Ojalá nunca hubiera aprendido a odiar mi cuerpo. Desde que tengo memoria, he habitado un cuerpo gordo y, aunque hoy lo acepto, no siempre fue así. Aprendí temprano que mi tamaño era visto como un problema a corregir. Crecí escuchando comentarios como: “Es por tu salud”, “Solo queremos lo mejor para ti”, “tienes que tener fuerza de voluntad”. Estas palabras insinuaban que mi cuerpo era una falla, una prueba de falta de esfuerzo.
Nuestra cultura enseña a las mujeres a ocupar el menor espacio posible, a encogernos, a disculparnos por existir. Nos crían para ser objetos de deseo, no protagonistas de nuestra propia vida. Para las mujeres gordas, esta violencia se intensifica: nuestros cuerpos son vistos como públicos, propiedad colectiva. Se nos juzga, aconseja sin pedirlo y se utiliza como advertencia o chiste. La gordofobia es también una violencia de género.
Como psicóloga clínica especializada en manejo de estrés y autocuidado, he vivido y observado esta realidad en muchas personas. La gordofobia no es solo una cuestión de autoestima; es un problema de salud pública que excluye, margina y niega derechos básicos.

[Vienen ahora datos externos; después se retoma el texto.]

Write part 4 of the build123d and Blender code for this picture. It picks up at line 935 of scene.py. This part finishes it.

Nos dicen que el peso es el mayor determinante de la salud, pero la evidencia científica cuenta otra historia. Hay personas gordas que gozan de buena salud y personas delgadas que padecen enfermedades. El bienestar no depende exclusivamente de la talla; factores como el acceso a la salud, el estrés crónico y el estigma pesan tanto o más que cualquier número en la báscula. Sin embargo, seguimos culpando a las personas gordas por las condiciones que esta misma sociedad les impone.

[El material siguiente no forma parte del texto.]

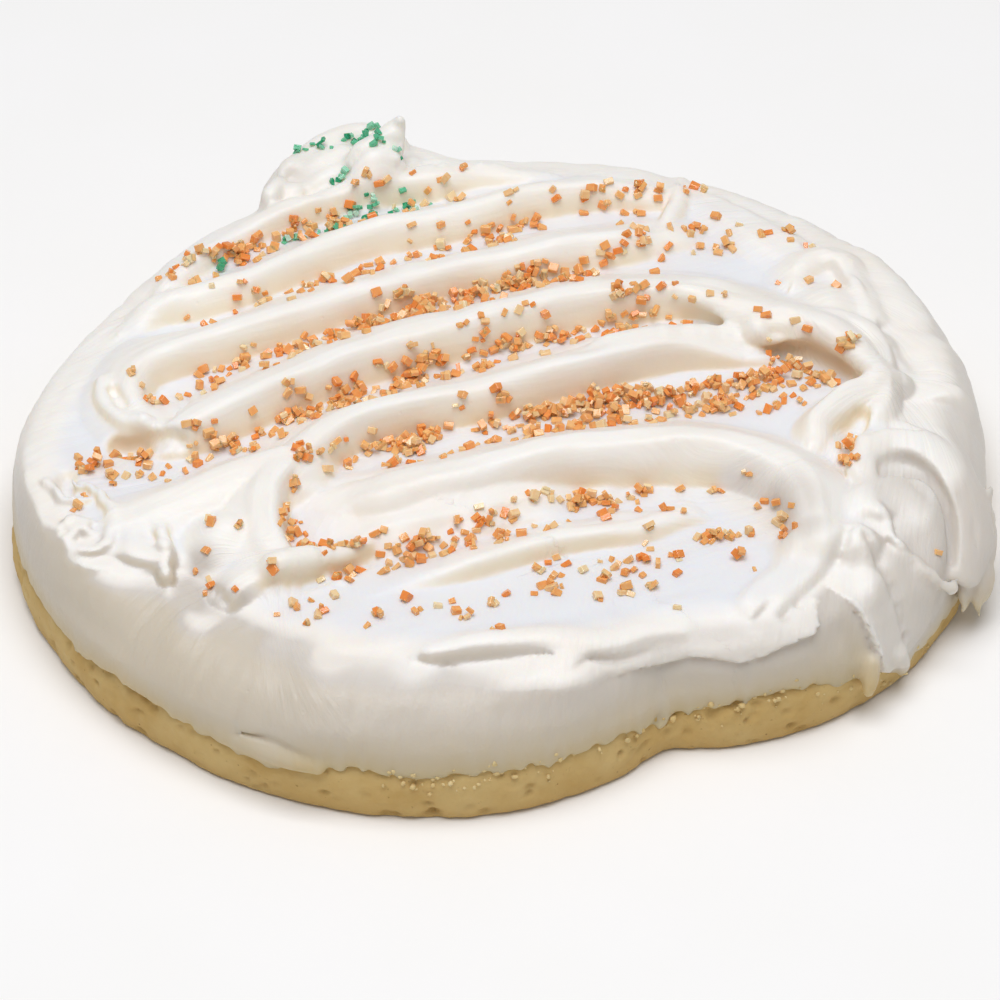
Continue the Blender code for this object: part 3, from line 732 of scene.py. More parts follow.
def furrow_marks() -> list[Smear]:
    """Torn lips and closing creases along the furrows."""
    return [
        # torn lip over the deep right end of the third furrow
        Smear(((22.4, 2.2, 16.0, 0.6), (24.6, 0.0, 15.9, 0.9), (26.8, -2.8, 15.7, 1.1),
               (28.6, -4.8, 15.5, 1.3), (30.8, -5.8, 15.5, 1.3), (33.0, -8.4, 15.4, 1.1),
               (34.4, -12.2, 15.3, 0.9), (35.2, -15.2, 15.2, 0.6)), blend=2.0),
        Smear(ragged(((24.6, -1.0, 15.7, 0.4), (26.9, -4.2, 15.4, 0.6), (27.6, -6.2, 15.0, 0.5),
                      (29.6, -7.0, 15.1, 0.45), (32.0, -7.6, 15.2, 0.4)), 61, 0.15), blend=0.5),
        Smear(((29.0, -6.6, 13.4, 1.0), (31.0, -8.8, 13.2, 1.5), (32.6, -11.8, 13.4, 1.3),
               (33.4, -14.6, 13.8, 0.7)), blend=0.8, cut=True),
        # floor ridge that runs into the deep end
        Smear(((12.0, -1.6, -0.2, 0.7), (18.0, -2.6, 0.0, 0.9), (24.0, -3.8, 0.0, 1.0),
               (27.0, -5.2, -0.2, 0.8)), blend=1.6, rides=True),
        # sugared cleft beside the right rim
        Smear(((31.4, -19.6, 0.3, 0.8), (29.0, -22.2, 0.0, 1.1), (27.0, -26.2, -0.1, 0.9),
               (26.4, -28.8, 0.2, 0.5)), blend=0.9, cut=True, rides=True),
        # blunt tongue's tip that closes the oval furrow at the left
        Smear(((-29.6, -19.6, 0.2, 1.2), (-25.6, -19.4, 0.6, 1.3), (-22.6, -19.2, 0.6, 0.9),
               (-20.2, -18.9, 0.3, 0.5)), blend=1.0, rides=True),
        Smear(((-28.4, -21.4, -0.1, 0.6), (-24.0, -21.0, -0.1, 0.7), (-20.0, -20.2, 0.1, 0.4)),
              blend=0.7, cut=True, rides=True),
        # hooked ends at the left
        Smear(((-34.8, 13.8, 0.0, 0.8), (-35.9, 10.6, 0.1, 0.8), (-35.2, 7.2, 0.1, 0.8),
               (-33.6, 5.4, 0.2, 0.8)), blend=0.7, rides=True),
        Smear(((-34.6, 11.6, 0.0, 0.5), (-34.6, 8.8, 0.0, 0.5)), blend=0.6, cut=True, rides=True),
        Smear(((-36.4, 5.0, -0.3, 1.0), (-34.2, 3.4, -0.4, 1.2), (-31.4, 1.6, -0.2, 0.8)),
              blend=0.8, cut=True, rides=True),
    ]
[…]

En los consultorios médicos, la gordofobia es real. ¿Cuántas veces una mujer gorda ha sido ignorada, sus síntomas reducidos a “baje de peso y verá que todo mejora”? ¿Cuántas han evitado ir al médico por miedo a la humillación? Hablar de salud en todas las tallas no es “promover la obesidad”, como algunos insisten en decir. Es exigir atención médica basada en evidencia y libre de sesgos. Es reconocer que todas las personas, sin importar su cuerpo, merecen respeto y acceso a la salud.
El feminismo me dio las palabras para entender que la forma en que aprendemos a relacionarnos con nuestros cuerpos no es natural, sino impuesta. La culpa y la vergüenza que cargamos fueron sembradas en cada comentario sobre nuestra apariencia, en cada mirada de juicio, en cada promesa de que seríamos más felices si fuéramos más pequeñas.
Pero el feminismo también me dio herramientas para resistir. Para cuestionar la idea de que mi cuerpo es un problema a solucionar. Para entender que cuidar de mí misma no significa someterme a castigos disfrazados de disciplina, sino construir bienestar desde el respeto, la autocompasión y la autonomía.
Hoy, mi relación con mi cuerpo es otro frente de lucha. Cuidarlo porque lo amo y no porque lo odio es parte de mi resistencia. Comer sin culpa, moverme sin castigo, habitarlo sin pedir disculpas, es también una forma de desafiar las reglas impuestas. Merezco estar bien, no cuando mi cuerpo cambie, no cuando encaje en la norma, sino aquí y ahora.
Este 4 de marzo, en el Día Mundial contra la Gordofobia, te invito a cuestionar lo que nos han enseñado sobre el peso, la salud y el valor de las personas. Pregúntate: ¿cuántas veces has juzgado un cuerpo sin conocer su historia? ¿Cuántas veces te has negado a disfrutar algo por miedo a ocupar demasiado espacio? ¿Cuántas veces has sentido que tu cuerpo es un obstáculo y no un hogar?
Cuidar de mi cuerpo en sus propios términos, construir bienestar sin importar mi peso y rechazar la idea de que mi valor está ligado a mi talla es también una declaración feminista. Es reafirmar que todas las mujeres, en todos los cuerpos, merecemos vivir en paz con nosotras mismas.